■ EXERCISE DETAILS ■
Copy each line in which the string "JSON" occurs.

>> START EXTRACTED MATERIAL

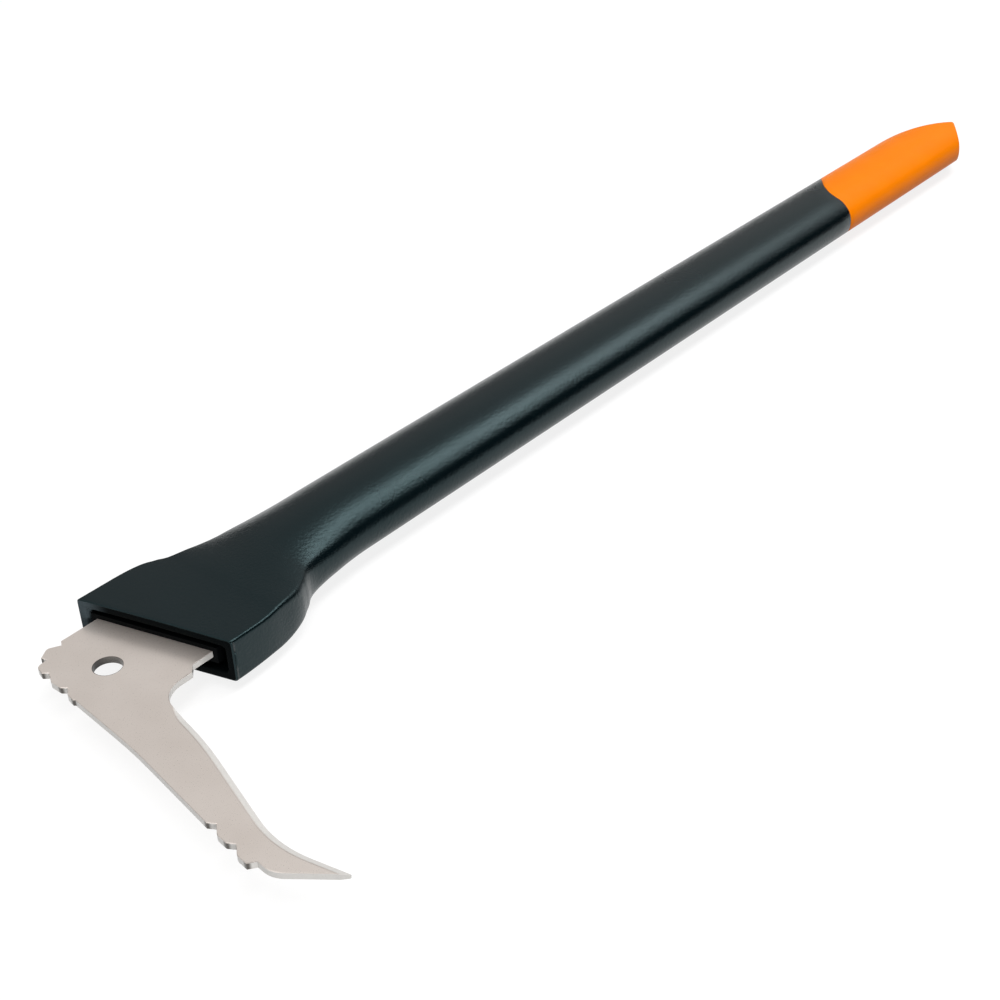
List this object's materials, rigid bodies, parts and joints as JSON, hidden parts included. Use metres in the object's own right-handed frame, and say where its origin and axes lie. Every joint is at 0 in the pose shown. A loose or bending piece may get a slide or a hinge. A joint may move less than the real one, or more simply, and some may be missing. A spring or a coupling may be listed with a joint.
{
  "type": "pickaroon",
  "caption": "Pickaroon: a flat, toothed steel hook blade held in the flared head of a long black oval handle with an orange grip end.",
  "frame": {"origin": "middle of the round hanging hole in the blade, half-way through the plate", "axes": "+X along the handle, from the hole towards the grip end; +Y towards the tool's back, away from the spike's point; +Z along the hole, square to the plate"},
  "size_m": [0.6315, 0.1582, 0.0256],
  "materials": {
    "blade_steel": "satin",
    "handle_plastic": "satin",
    "core_plastic": "matte",
    "grip_plastic": "satin"
  },
  "bodies": {
    "root": {"hook_blade": "blade_steel", "handle_shell": "handle_plastic", "tang_core": "core_plastic", "grip_end": "grip_plastic"}
  },
  "joints": []
}
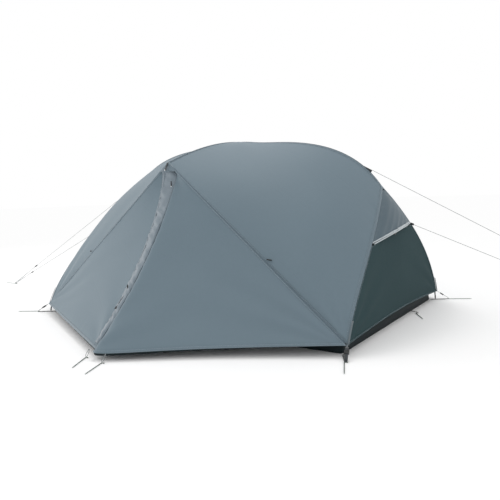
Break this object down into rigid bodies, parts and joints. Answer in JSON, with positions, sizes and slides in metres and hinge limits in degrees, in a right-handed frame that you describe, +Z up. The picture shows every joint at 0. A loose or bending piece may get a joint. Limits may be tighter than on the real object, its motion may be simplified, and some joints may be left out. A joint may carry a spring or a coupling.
{
  "type": "frame tent",
  "caption": "Two-person hub-pole tent with fly, inner tent, two porches with roll-back doors, vents, guys and pegs, pitched on the ground.",
  "frame": {"origin": "on the ground, at the centre of the pitched tent's footprint", "axes": "+X along the ridge to end a, +Y to the rear porch, +Z up"},
  "size_m": [5.2204, 2.984, 1.0899],
  "materials": {
    "fly_cloth": "ripstop polyester, PU coated",
    "flap_cloth": "ripstop polyester, two layers",
    "end_cloth": "dark ripstop polyester",
    "piping": "reflective piping",
    "tub_cloth": "PU coated polyester",
    "inner_mesh": "no-see-um mesh and breathable polyester",
    "plastic": "moulded nylon and acetal",
    "ferrule": "plain",
    "pole": "anodised",
    "cord_elastic": "braided elastic",
    "webbing": "polyester webbing",
    "peg": "anodised",
    "guy_cord": "braided polyester",
    "slider": "black enamel",
    "zip": "nylon coil"
  },
  "bodies": {
    "tent": {"apex_patches": "fly_cloth", "canopy_front": "fly_cloth", "canopy_rear": "fly_cloth", "cross_hub": "plastic", "cross_pole": "pole", "end_loops": "cord_elastic", "floor_tub": "tub_cloth", "fly_end_a": "end_cloth", "fly_end_b": "end_cloth", "fly_straps": "webbing", "guy_lower_a": "guy_cord", "guy_lower_b": "guy_cord", "guy_pegs": "peg", "guy_points": "webbing", "guy_upper_a": "guy_cord", "guy_upper_b": "guy_cord", "hood_pipings": "piping", "inner_clips": "plastic", "inner_end_a": "inner_mesh", "inner_end_b": "inner_mesh", "inner_side_front": "inner_mesh", "inner_side_rear": "inner_mesh", "leg_poles": "pole", "pegs": "peg", "pole_ferrules": "ferrule", "pole_hubs": "plastic", "pole_tips": "plastic", "ridge_pole": "pole", "shock_cords": "cord_elastic", "tub_straps": "webbing", "vent_hood_a": "fly_cloth", "vent_hood_b": "fly_cloth"},
    "door_front_a": {"fly_door_front_a": "fly_cloth"},
    "door_front_b": {"fly_door_front_b": "fly_cloth", "storm_flap_front": "flap_cloth", "zip_front": "zip", "flap_toggles_front": "plastic"},
    "door_rear_b": {"fly_door_rear_b": "fly_cloth"},
    "door_rear_a": {"fly_door_rear_a": "fly_cloth", "storm_flap_rear": "flap_cloth", "zip_rear": "zip", "flap_toggles_rear": "plastic"},
    "zip_slider_front": {"zip_slider_front": "slider"},
    "zip_slider_rear": {"zip_slider_rear": "slider"},
    "inner_door_front": {"inner_door_front": "inner_mesh"},
    "inner_door_rear": {"inner_door_rear": "inner_mesh"},
    "vent_prop_a": {"vent_prop_a": "plastic"},
    "vent_prop_b": {"vent_prop_b": "plastic"},
    "ladder_lock_a_front": {"ladder_lock_a_front": "plastic"},
    "ladder_lock_b_front": {"ladder_lock_b_front": "plastic"},
    "ladder_lock_a_rear": {"ladder_lock_a_rear": "plastic"},
    "ladder_lock_b_rear": {"ladder_lock_b_rear": "plastic"},
    "runner_upper_a": {"runner_upper_a": "plastic"},
    "runner_upper_b": {"runner_upper_b": "plastic"},
    "runner_lower_a": {"runner_lower_a": "plastic"},
    "runner_lower_b": {"runner_lower_b": "plastic"},
    "seam_toggle_front_a": {"seam_toggle_front_a": "plastic"},
    "seam_toggle_rear_b": {"seam_toggle_rear_b": "plastic"},
    "seam_toggle_front_b": {"seam_toggle_front_b": "plastic"},
    "seam_toggle_rear_a": {"seam_toggle_rear_a": "plastic"}
  },
  "joints": [
    {"name": "door_front_a_swing", "type": "hinge", "parent": "tent", "child": "door_front_a", "pos_m": [0, -0.685, 0.933], "axis": [-0.7757, 0.0445, 0.6295], "range_deg": [0, 110]},
    {"name": "door_front_b_swing", "type": "hinge", "parent": "tent", "child": "door_front_b", "pos_m": [0, -0.685, 0.933], "axis": [-0.7757, -0.0445, -0.6295], "range_deg": [0, 110]},
    {"name": "door_rear_b_swing", "type": "hinge", "parent": "tent", "child": "door_rear_b", "pos_m": [0, 0.685, 0.933], "axis": [0.7757, -0.0445, 0.6295], "range_deg": [0, 110]},
    {"name": "door_rear_a_swing", "type": "hinge", "parent": "tent", "child": "door_rear_a", "pos_m": [0, 0.685, 0.933], "axis": [0.7757, 0.0445, -0.6295], "range_deg": [0, 110]},
    {"name": "zip_front_travel", "type": "hinge", "parent": "door_front_b", "child": "zip_slider_front", "pos_m": [0.05, -2.86529, 1.88532], "axis": [1, 0, 0], "range_deg": [0, 22.4]},
    {"name": "zip_rear_travel", "type": "hinge", "parent": "door_rear_a", "child": "zip_slider_rear", "pos_m": [-0.05, 2.86529, 1.88532], "axis": [-1, 0, 0], "range_deg": [0, 22.4]},
    {"name": "inner_door_front_fold", "type": "hinge", "parent": "tent", "child": "inner_door_front", "pos_m": [0, -0.6872, 0.179], "axis": [-1, 0, 0], "range_deg": [0, 80]},
    {"name": "inner_door_rear_fold", "type": "hinge", "parent": "tent", "child": "inner_door_rear", "pos_m": [0, 0.6872, 0.179], "axis": [1, 0, 0], "range_deg": [0, 80]},
    {"name": "vent_prop_a_fold", "type": "hinge", "parent": "tent", "child": "vent_prop_a", "pos_m": [1.06282, -0.04242, 0.50173], "axis": [0, 1, 0], "range_deg": [0, 95]},
    {"name": "vent_prop_b_fold", "type": "hinge", "parent": "tent", "child": "vent_prop_b", "pos_m": [-1.06282, 0.04242, 0.50173], "axis": [0, -1, 0], "range_deg": [0, 95]},
    {"name": "ladder_lock_a_front_adjust", "type": "slide", "parent": "tent", "child": "ladder_lock_a_front", "axis": [0.2776, -0.8042, -0.5255], "range_m": [0, 0.02]},
    {"name": "ladder_lock_b_front_adjust", "type": "slide", "parent": "tent", "child": "ladder_lock_b_front", "axis": [-0.7762, -0.3445, -0.5281], "range_m": [0, 0.02]},
    {"name": "ladder_lock_a_rear_adjust", "type": "slide", "parent": "tent", "child": "ladder_lock_a_rear", "axis": [0.7762, 0.3445, -0.5281], "range_m": [0, 0.02]},
    {"name": "ladder_lock_b_rear_adjust", "type": "slide", "parent": "tent", "child": "ladder_lock_b_rear", "axis": [-0.2776, 0.8042, -0.5255], "range_m": [0, 0.02]},
    {"name": "runner_upper_a_travel", "type": "slide", "parent": "tent", "child": "runner_upper_a", "axis": [-0.874, -0.0683, 0.4811], "range_m": [0, 0.3]},
    {"name": "runner_upper_b_travel", "type": "slide", "parent": "tent", "child": "runner_upper_b", "axis": [0.874, 0.0683, 0.4811], "range_m": [0, 0.3]},
    {"name": "runner_lower_a_travel", "type": "slide", "parent": "tent", "child": "runner_lower_a", "axis": [-0.9306, 0.0858, 0.3558], "range_m": [0, 0.3]},
    {"name": "runner_lower_b_travel", "type": "slide", "parent": "tent", "child": "runner_lower_b", "axis": [0.9306, -0.0858, 0.3558], "range_m": [0, 0.3]},
    {"name": "seam_toggle_front_a_turn", "type": "hinge", "parent": "tent", "child": "seam_toggle_front_a", "pos_m": [0.66257, -0.71194, 0.42195], "axis": [0.5053, -0.5537, 0.6618], "range_deg": [-80, 80]},
    {"name": "seam_toggle_rear_b_turn", "type": "hinge", "parent": "tent", "child": "seam_toggle_rear_b", "pos_m": [-0.66257, 0.71194, 0.42195], "axis": [-0.5053, 0.5537, 0.6618], "range_deg": [-80, 80]},
    {"name": "seam_toggle_front_b_turn", "type": "hinge", "parent": "tent", "child": "seam_toggle_front_b", "pos_m": [-0.66257, -0.71194, 0.42195], "axis": [-0.5053, -0.5537, 0.6618], "range_deg": [-80, 80]},
    {"name": "seam_toggle_rear_a_turn", "type": "hinge", "parent": "tent", "child": "seam_toggle_rear_a", "pos_m": [0.66257, 0.71194, 0.42195], "axis": [0.5053, 0.5537, 0.6618], "range_deg": [-80, 80]}
  ]
}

>> END EXTRACTED MATERIAL

■ TASK ANSWER ■
List this object's materials, rigid bodies, parts and joints as JSON, hidden parts included. Use metres in the object's own right-handed frame, and say where its origin and axes lie. Every joint is at 0 in the pose shown. A loose or bending piece may get a slide or a hinge. A joint may move less than the real one, or more simply, and some may be missing. A spring or a coupling may be listed with a joint.
Break this object down into rigid bodies, parts and joints. Answer in JSON, with positions, sizes and slides in metres and hinge limits in degrees, in a right-handed frame that you describe, +Z up. The picture shows every joint at 0. A loose or bending piece may get a joint. Limits may be tighter than on the real object, its motion may be simplified, and some joints may be left out. A joint may carry a spring or a coupling.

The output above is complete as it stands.